First do a depth-first search to depth 1. If you haven't found it,
throw away all your work and start over, doing a depth-first search to
depth 2. Again, if you haven't found it, throw away all your work and
start over, doing a depth-first search to depth 3. This continues,
until you hit the right depth for finding it. This process is
guaranteed to find the shortest solution, but seems silly,
regenerating everything you did in the previous depth-first search
when you add one to the depth. The interesting observation that makes
this a win is that the percent of overall effort spent on previous
depths is only a small fraction of the effort spent on the final
depth-first search. So you penalize yourself a little redundancy, but
are rewarded with much more modest and realistic memory requirements.

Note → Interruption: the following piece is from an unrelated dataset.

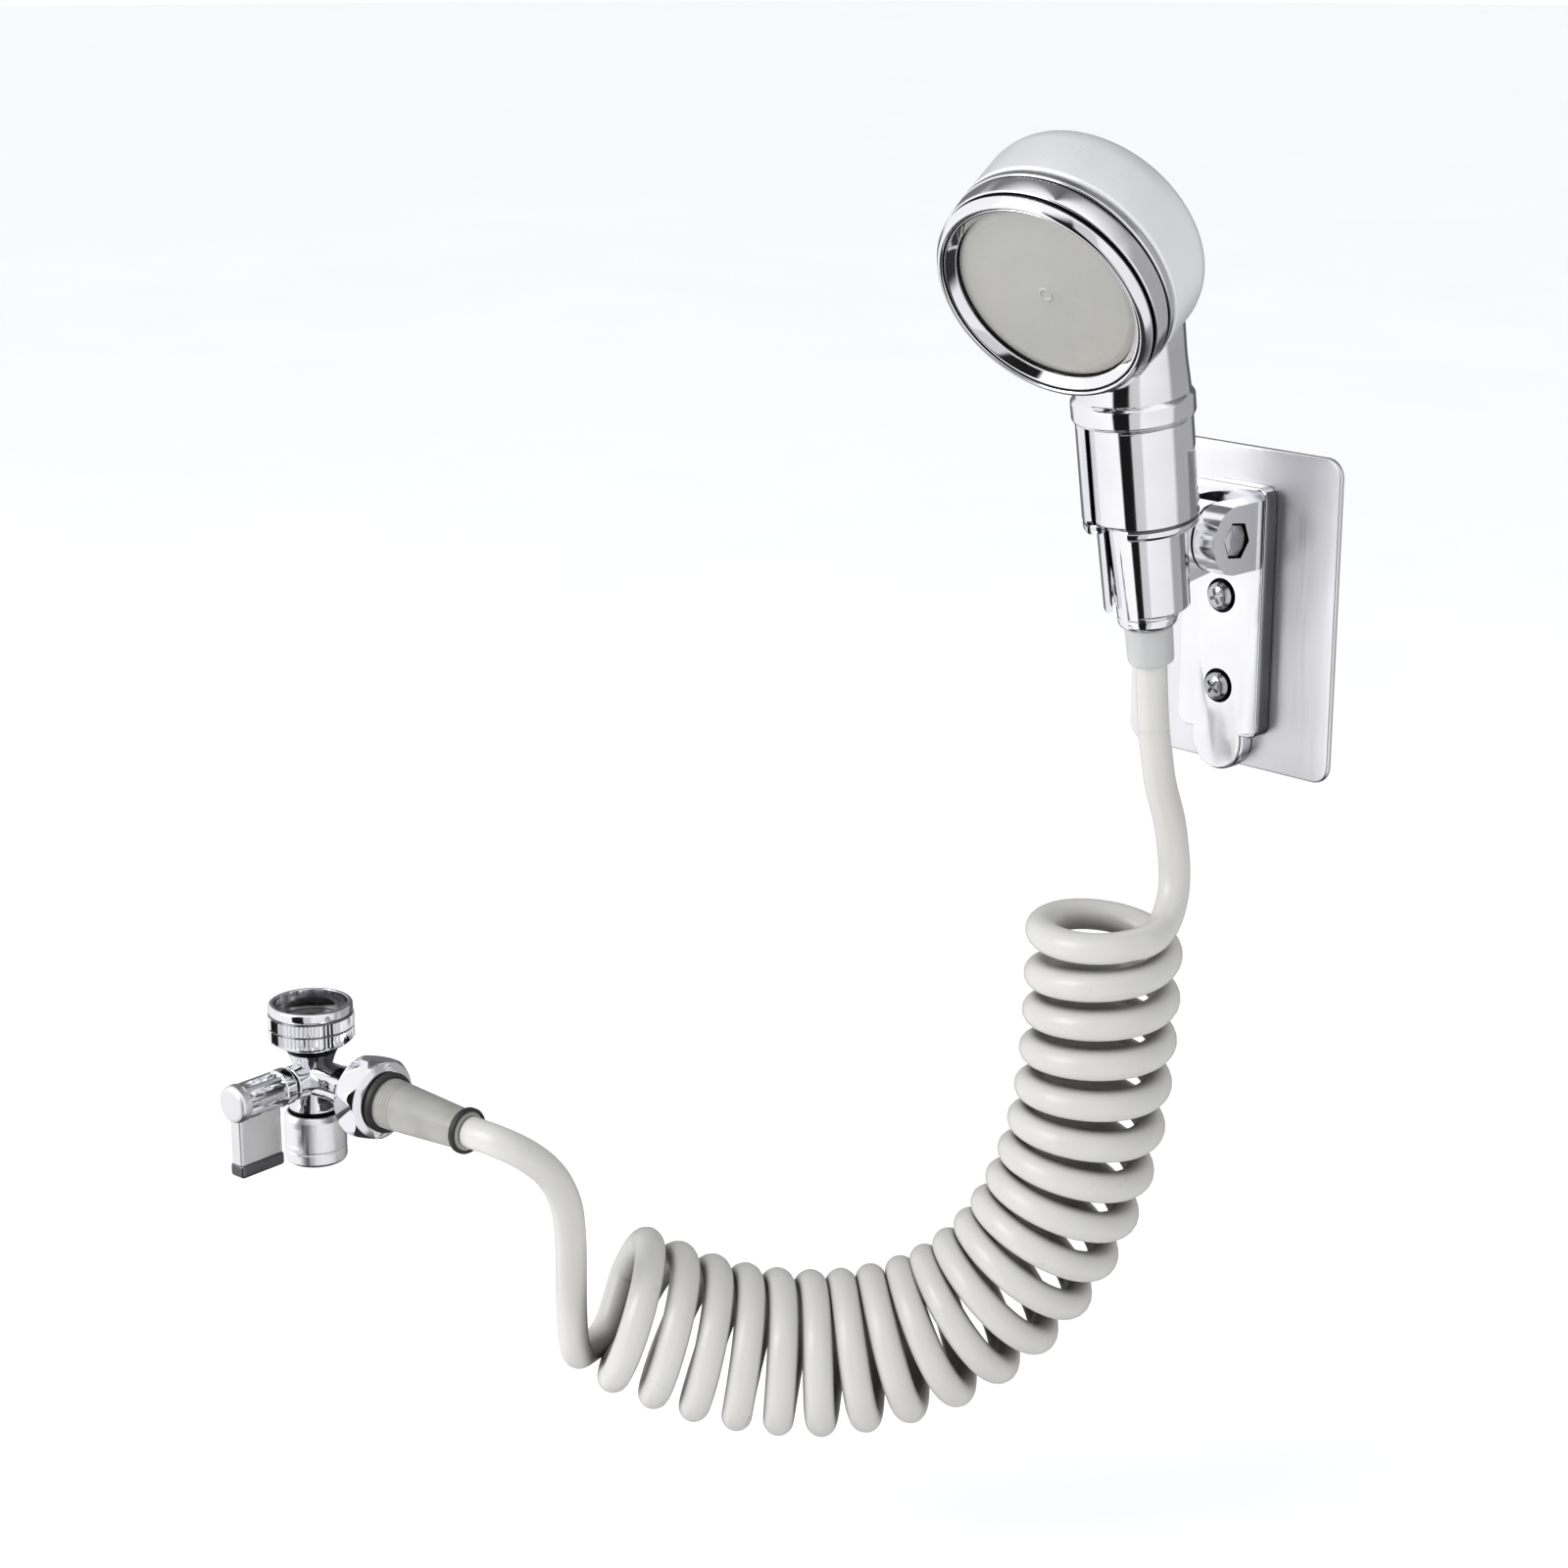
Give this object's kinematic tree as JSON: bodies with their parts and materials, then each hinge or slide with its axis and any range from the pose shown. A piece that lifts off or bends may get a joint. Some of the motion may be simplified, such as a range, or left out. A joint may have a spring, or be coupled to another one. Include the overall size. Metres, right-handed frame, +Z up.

The step from this to A* vs IDA* is actually not too large. The basic
idea is to use depth-first search, but instead of using a depth bound
d, instead don't go any farther from a cube if the sum of the number
of steps to get to it plus the guess on how many more steps are needed
to get to a solved cube exceeds some threshold. You start with a
small threshold, and slowly keep increasing it, each time starting
over again from scratch, until the threshold is just barely high
enough to find the solution. If you do this in the correct way (for
example, upping the threshold each time in the appropriate fashion
based on the values you observed in your previous iteration), you can
prove that the solution IDA* finds is the shortest possible (as long
as the solution-length guesser never over-estimates the correct value).